Source excerpt:
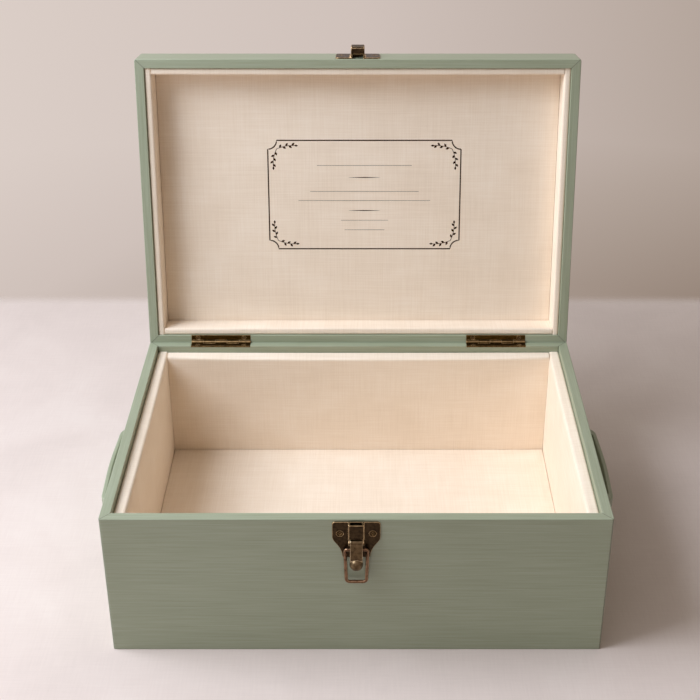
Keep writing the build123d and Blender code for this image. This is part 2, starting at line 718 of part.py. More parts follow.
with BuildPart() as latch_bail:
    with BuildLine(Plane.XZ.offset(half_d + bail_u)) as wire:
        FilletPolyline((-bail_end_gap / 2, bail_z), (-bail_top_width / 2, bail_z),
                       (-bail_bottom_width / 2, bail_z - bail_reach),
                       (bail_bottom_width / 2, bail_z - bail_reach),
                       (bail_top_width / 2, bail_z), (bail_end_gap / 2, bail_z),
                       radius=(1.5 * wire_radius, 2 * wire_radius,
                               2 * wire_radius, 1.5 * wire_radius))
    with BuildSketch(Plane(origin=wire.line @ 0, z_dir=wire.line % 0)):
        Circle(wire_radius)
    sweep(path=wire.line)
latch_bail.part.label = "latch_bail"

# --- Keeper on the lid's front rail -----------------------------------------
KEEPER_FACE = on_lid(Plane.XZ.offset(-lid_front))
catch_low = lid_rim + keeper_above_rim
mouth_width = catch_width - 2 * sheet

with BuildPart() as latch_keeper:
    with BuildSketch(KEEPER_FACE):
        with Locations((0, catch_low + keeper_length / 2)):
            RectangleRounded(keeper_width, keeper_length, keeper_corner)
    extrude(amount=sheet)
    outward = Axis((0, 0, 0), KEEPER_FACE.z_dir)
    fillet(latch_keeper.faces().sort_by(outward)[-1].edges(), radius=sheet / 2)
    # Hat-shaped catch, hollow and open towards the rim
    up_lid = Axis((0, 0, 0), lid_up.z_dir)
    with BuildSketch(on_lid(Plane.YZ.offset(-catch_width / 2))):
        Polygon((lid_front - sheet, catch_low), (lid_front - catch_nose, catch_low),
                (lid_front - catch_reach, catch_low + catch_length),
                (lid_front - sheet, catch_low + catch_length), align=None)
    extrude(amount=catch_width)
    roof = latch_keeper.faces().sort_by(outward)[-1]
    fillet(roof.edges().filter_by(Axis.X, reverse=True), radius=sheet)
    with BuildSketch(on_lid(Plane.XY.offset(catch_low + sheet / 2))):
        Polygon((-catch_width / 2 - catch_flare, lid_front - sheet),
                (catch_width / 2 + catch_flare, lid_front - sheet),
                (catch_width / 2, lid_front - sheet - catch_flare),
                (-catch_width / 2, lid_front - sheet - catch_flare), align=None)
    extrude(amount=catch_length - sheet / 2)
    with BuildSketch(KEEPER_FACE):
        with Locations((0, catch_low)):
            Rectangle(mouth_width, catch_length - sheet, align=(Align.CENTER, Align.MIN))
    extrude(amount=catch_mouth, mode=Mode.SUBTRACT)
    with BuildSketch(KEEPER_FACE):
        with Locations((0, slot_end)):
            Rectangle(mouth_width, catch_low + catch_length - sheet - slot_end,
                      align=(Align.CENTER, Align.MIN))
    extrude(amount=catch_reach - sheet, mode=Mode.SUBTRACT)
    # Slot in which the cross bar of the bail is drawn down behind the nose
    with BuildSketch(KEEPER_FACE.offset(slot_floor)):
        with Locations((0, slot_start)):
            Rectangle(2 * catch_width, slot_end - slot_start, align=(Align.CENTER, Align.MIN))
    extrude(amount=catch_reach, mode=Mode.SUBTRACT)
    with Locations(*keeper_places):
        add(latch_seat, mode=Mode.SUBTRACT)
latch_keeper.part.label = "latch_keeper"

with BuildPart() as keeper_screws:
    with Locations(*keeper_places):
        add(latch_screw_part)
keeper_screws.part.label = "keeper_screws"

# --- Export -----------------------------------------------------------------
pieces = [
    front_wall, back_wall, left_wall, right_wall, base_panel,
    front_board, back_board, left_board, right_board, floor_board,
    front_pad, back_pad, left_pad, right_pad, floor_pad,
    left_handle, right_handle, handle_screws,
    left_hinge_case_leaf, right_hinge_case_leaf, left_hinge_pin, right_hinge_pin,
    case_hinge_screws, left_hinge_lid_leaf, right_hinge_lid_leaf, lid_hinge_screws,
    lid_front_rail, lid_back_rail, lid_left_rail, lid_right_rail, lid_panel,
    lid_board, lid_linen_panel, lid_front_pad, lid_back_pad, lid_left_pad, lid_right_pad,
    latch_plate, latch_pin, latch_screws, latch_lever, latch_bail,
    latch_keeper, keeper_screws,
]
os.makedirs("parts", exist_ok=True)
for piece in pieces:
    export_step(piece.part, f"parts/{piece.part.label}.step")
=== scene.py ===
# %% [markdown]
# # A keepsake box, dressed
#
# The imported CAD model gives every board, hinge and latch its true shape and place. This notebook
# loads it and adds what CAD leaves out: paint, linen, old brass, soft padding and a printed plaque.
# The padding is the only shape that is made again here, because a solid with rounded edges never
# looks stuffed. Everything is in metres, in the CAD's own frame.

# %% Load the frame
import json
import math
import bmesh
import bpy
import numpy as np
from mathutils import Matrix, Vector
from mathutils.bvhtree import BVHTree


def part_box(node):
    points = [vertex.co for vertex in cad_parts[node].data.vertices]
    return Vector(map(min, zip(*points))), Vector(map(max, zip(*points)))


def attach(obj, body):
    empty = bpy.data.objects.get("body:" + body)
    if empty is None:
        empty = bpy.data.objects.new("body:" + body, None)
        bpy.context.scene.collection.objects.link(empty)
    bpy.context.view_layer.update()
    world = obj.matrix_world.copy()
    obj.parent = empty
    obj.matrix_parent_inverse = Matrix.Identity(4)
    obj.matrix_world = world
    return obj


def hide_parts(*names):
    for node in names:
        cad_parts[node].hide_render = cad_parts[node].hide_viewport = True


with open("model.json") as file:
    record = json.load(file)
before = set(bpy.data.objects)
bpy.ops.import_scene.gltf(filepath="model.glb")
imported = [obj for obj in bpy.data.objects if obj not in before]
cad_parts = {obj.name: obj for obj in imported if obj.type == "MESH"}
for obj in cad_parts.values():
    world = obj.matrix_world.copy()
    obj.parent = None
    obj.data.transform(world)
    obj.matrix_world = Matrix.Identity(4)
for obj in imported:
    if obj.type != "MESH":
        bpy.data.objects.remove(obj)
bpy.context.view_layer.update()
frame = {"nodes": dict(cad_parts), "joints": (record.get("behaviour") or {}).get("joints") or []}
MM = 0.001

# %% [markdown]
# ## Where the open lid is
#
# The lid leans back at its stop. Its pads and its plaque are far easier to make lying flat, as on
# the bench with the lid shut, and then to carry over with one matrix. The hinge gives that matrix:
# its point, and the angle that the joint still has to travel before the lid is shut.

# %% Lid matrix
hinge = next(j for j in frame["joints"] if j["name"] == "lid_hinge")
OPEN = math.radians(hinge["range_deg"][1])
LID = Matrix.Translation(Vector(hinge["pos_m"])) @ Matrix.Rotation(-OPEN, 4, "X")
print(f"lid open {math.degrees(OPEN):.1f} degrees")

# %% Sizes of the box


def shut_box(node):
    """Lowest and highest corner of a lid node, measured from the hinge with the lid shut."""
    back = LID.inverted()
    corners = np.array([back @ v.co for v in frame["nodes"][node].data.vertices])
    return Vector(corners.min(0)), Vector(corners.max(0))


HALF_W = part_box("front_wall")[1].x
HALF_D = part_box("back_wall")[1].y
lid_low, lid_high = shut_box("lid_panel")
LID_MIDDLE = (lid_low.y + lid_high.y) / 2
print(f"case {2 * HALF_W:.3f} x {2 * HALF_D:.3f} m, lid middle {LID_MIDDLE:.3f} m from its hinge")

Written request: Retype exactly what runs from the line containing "# --- Export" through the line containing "from mathutils.bvhtree import BVHTree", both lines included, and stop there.

Task output:
# --- Export -----------------------------------------------------------------
pieces = [
    front_wall, back_wall, left_wall, right_wall, base_panel,
    front_board, back_board, left_board, right_board, floor_board,
    front_pad, back_pad, left_pad, right_pad, floor_pad,
    left_handle, right_handle, handle_screws,
    left_hinge_case_leaf, right_hinge_case_leaf, left_hinge_pin, right_hinge_pin,
    case_hinge_screws, left_hinge_lid_leaf, right_hinge_lid_leaf, lid_hinge_screws,
    lid_front_rail, lid_back_rail, lid_left_rail, lid_right_rail, lid_panel,
    lid_board, lid_linen_panel, lid_front_pad, lid_back_pad, lid_left_pad, lid_right_pad,
    latch_plate, latch_pin, latch_screws, latch_lever, latch_bail,
    latch_keeper, keeper_screws,
]
os.makedirs("parts", exist_ok=True)
for piece in pieces:
    export_step(piece.part, f"parts/{piece.part.label}.step")
=== scene.py ===
# %% [markdown]
# # A keepsake box, dressed
#
# The imported CAD model gives every board, hinge and latch its true shape and place. This notebook
# loads it and adds what CAD leaves out: paint, linen, old brass, soft padding and a printed plaque.
# The padding is the only shape that is made again here, because a solid with rounded edges never
# looks stuffed. Everything is in metres, in the CAD's own frame.

# %% Load the frame
import json
import math
import bmesh
import bpy
import numpy as np
from mathutils import Matrix, Vector
from mathutils.bvhtree import BVHTree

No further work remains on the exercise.